### THE EXERCISE
Pick out each line containing the string "that" and copy it.

[INFORMATION SHOWN start]

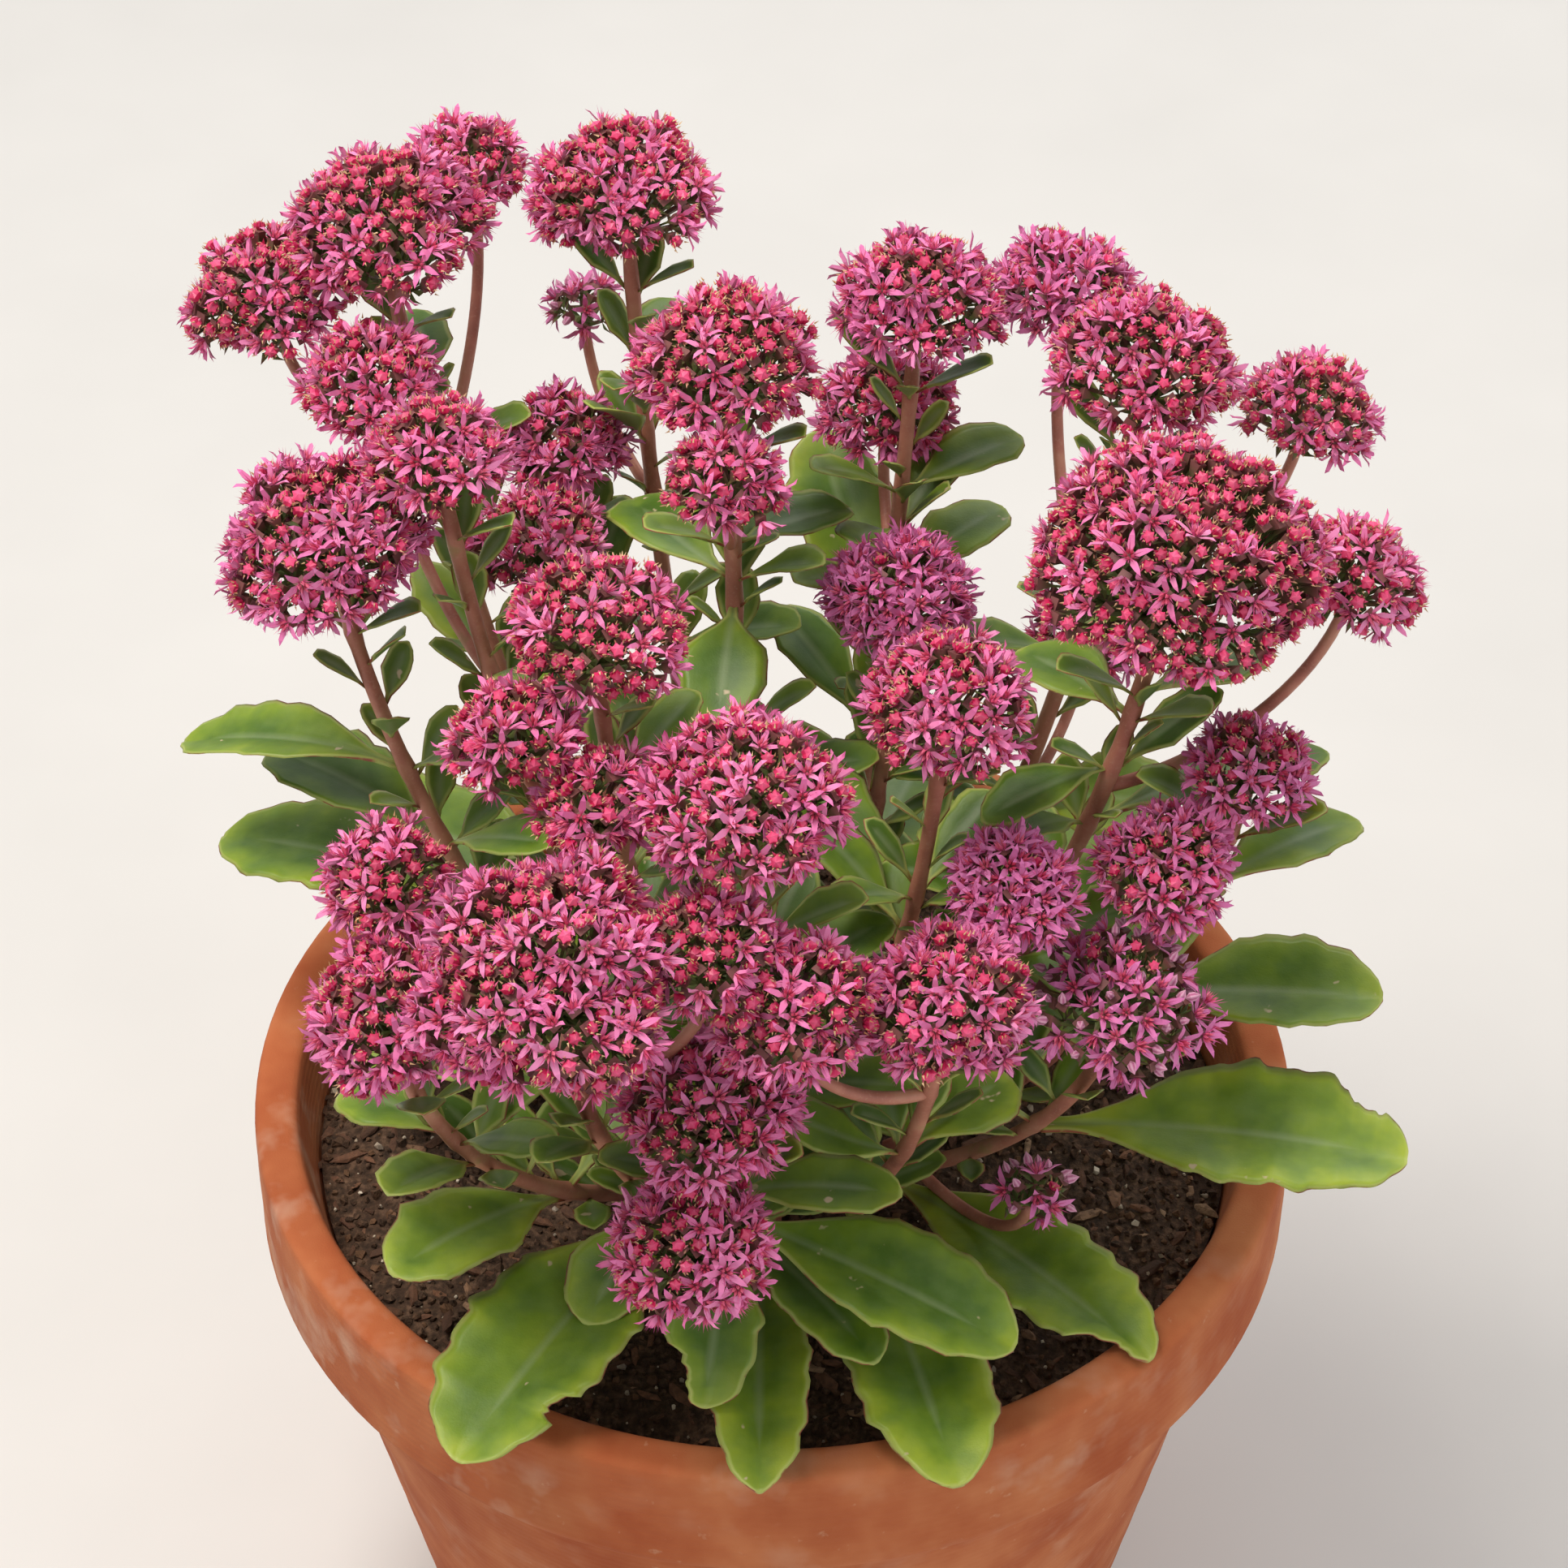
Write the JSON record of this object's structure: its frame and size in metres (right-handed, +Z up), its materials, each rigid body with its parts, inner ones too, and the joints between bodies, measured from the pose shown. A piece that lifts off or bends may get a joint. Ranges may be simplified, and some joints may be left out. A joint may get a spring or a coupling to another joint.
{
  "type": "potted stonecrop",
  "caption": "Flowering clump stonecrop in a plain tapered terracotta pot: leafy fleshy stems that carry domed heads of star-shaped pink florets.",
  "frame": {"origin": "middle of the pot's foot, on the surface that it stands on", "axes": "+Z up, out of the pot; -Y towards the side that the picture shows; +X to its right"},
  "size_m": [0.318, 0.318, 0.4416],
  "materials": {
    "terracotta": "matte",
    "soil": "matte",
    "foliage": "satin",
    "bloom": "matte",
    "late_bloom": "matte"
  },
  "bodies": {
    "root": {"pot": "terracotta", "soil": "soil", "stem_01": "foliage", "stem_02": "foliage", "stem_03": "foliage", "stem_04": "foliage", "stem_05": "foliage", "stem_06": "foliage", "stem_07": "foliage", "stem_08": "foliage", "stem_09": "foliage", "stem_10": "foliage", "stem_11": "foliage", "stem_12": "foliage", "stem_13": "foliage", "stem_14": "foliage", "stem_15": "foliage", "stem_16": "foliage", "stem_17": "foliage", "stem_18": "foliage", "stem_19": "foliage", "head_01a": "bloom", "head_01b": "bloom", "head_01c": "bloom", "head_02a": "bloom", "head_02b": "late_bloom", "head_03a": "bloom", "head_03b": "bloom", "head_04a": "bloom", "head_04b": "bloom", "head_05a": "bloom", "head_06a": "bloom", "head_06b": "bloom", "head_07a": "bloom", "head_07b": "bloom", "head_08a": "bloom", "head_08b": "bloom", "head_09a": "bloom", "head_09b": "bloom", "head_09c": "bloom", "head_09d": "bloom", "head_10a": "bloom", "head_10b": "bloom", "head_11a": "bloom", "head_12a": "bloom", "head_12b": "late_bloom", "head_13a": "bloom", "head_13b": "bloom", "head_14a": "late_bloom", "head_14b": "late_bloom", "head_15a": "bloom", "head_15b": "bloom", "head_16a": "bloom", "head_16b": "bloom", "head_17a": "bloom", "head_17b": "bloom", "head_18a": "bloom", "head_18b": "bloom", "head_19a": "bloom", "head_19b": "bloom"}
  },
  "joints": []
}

[INFORMATION SHOWN end]
[INFORMATION SHOWN start]

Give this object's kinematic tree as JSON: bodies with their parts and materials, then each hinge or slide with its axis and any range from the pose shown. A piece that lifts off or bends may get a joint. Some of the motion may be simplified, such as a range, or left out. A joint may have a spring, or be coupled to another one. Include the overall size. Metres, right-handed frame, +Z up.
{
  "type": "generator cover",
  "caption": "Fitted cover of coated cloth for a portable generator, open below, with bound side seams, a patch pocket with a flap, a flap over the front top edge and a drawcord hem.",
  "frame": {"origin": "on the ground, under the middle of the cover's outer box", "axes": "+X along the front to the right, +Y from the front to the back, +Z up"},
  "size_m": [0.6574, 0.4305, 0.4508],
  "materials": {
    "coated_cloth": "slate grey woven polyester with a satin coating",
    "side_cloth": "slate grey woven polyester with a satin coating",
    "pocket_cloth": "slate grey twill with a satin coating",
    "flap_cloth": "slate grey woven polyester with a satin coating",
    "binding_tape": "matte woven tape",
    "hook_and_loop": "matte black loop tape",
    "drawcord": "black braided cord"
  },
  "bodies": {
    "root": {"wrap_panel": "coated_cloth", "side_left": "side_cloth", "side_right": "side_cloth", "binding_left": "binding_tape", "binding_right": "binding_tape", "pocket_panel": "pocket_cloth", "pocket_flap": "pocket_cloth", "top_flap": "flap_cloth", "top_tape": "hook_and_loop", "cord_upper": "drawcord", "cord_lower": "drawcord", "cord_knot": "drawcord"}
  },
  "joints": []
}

[INFORMATION SHOWN end]

### OUTPUT FOR THIS TASK
Write the JSON record of this object's structure: its frame and size in metres (right-handed, +Z up), its materials, each rigid body with its parts, inner ones too, and the joints between bodies, measured from the pose shown. A piece that lifts off or bends may get a joint. Ranges may be simplified, and some joints may be left out. A joint may get a spring or a coupling to another joint.
  "caption": "Flowering clump stonecrop in a plain tapered terracotta pot: leafy fleshy stems that carry domed heads of star-shaped pink florets.",
  "frame": {"origin": "middle of the pot's foot, on the surface that it stands on", "axes": "+Z up, out of the pot; -Y towards the side that the picture shows; +X to its right"},
Give this object's kinematic tree as JSON: bodies with their parts and materials, then each hinge or slide with its axis and any range from the pose shown. A piece that lifts off or bends may get a joint. Some of the motion may be simplified, such as a range, or left out. A joint may have a spring, or be coupled to another one. Include the overall size. Metres, right-handed frame, +Z up.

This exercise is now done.